**Work to complete**
Will you give the material below again, every line exactly as it is?

**Data lines**

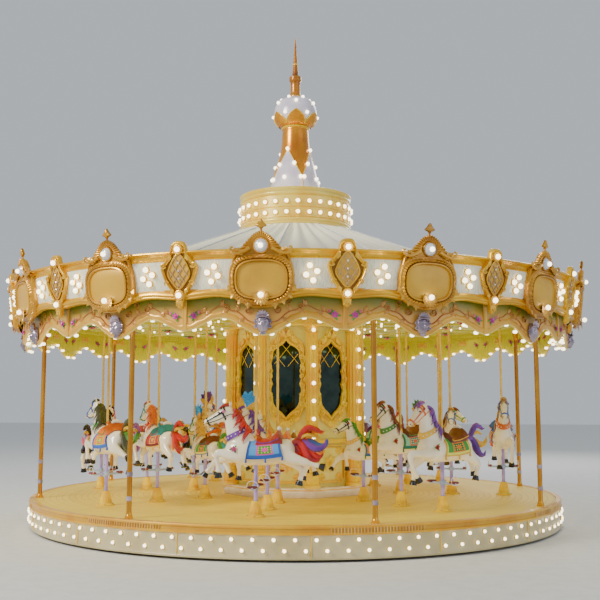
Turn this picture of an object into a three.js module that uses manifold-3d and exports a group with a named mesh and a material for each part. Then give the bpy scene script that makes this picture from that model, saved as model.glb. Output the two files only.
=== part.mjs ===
// A fairground carousel: twenty-four jumping horses, three abreast on eight stations, on a turning deck
// under a round canopy. Millimetres, +Z up. The origin is on the turning axis at ground level, and the
// front of the carousel looks along -Y.
// An angle is counted in degrees from the front, and grows towards +X.
import * as THREE from "three";
import { mergeVertices } from "three/addons/utils/BufferGeometryUtils.js";
import Module from "manifold-3d";

const wasm = await Module();
wasm.setup();

// Driving dimensions
const STATIONS = 8;
const BAYS = 14;
const SKIRT_R = 3750;
const DECK_TOP = 380;
const CEILING_Z = 2860;
const CRANK_THROW = 120;
const GAP = 0.3;

// Deck
const STATION_STEP = 360 / STATIONS;
const POLE_ANGLE = STATION_STEP / 2;
const FLOOR_THICK = 40;
const FLOOR_R = SKIRT_R - 66;
const FLOOR_INNER_R = 720;
const SEAM = 2;
const RIM_TOP = DECK_TOP + 4;
const RIM_DEPTH = 100;
const SKIRT_WALL = 22;
const SKIRT_BOTTOM = 30;

// Outer poles
const OUTER_POLE_R = 36;
const OUTER_POLE_RING_R = SKIRT_R * 0.966;
const RING_BEAM_DEPTH = 60;
const RING_BEAM_HALF = 30;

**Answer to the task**
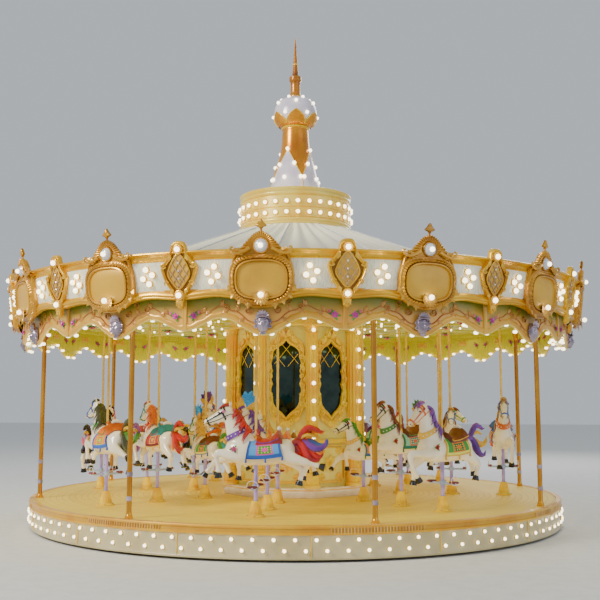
Turn this picture of an object into a three.js module that uses manifold-3d and exports a group with a named mesh and a material for each part. Then give the bpy scene script that makes this picture from that model, saved as model.glb. Output the two files only.
=== part.mjs ===
// A fairground carousel: twenty-four jumping horses, three abreast on eight stations, on a turning deck
// under a round canopy. Millimetres, +Z up. The origin is on the turning axis at ground level, and the
// front of the carousel looks along -Y.
// An angle is counted in degrees from the front, and grows towards +X.
import * as THREE from "three";
import { mergeVertices } from "three/addons/utils/BufferGeometryUtils.js";
import Module from "manifold-3d";

const wasm = await Module();
wasm.setup();

// Driving dimensions
const STATIONS = 8;
const BAYS = 14;
const SKIRT_R = 3750;
const DECK_TOP = 380;
const CEILING_Z = 2860;
const CRANK_THROW = 120;
const GAP = 0.3;

// Deck
const STATION_STEP = 360 / STATIONS;
const POLE_ANGLE = STATION_STEP / 2;
const FLOOR_THICK = 40;
const FLOOR_R = SKIRT_R - 66;
const FLOOR_INNER_R = 720;
const SEAM = 2;
const RIM_TOP = DECK_TOP + 4;
const RIM_DEPTH = 100;
const SKIRT_WALL = 22;
const SKIRT_BOTTOM = 30;

// Outer poles
const OUTER_POLE_R = 36;
const OUTER_POLE_RING_R = SKIRT_R * 0.966;
const RING_BEAM_DEPTH = 60;
const RING_BEAM_HALF = 30;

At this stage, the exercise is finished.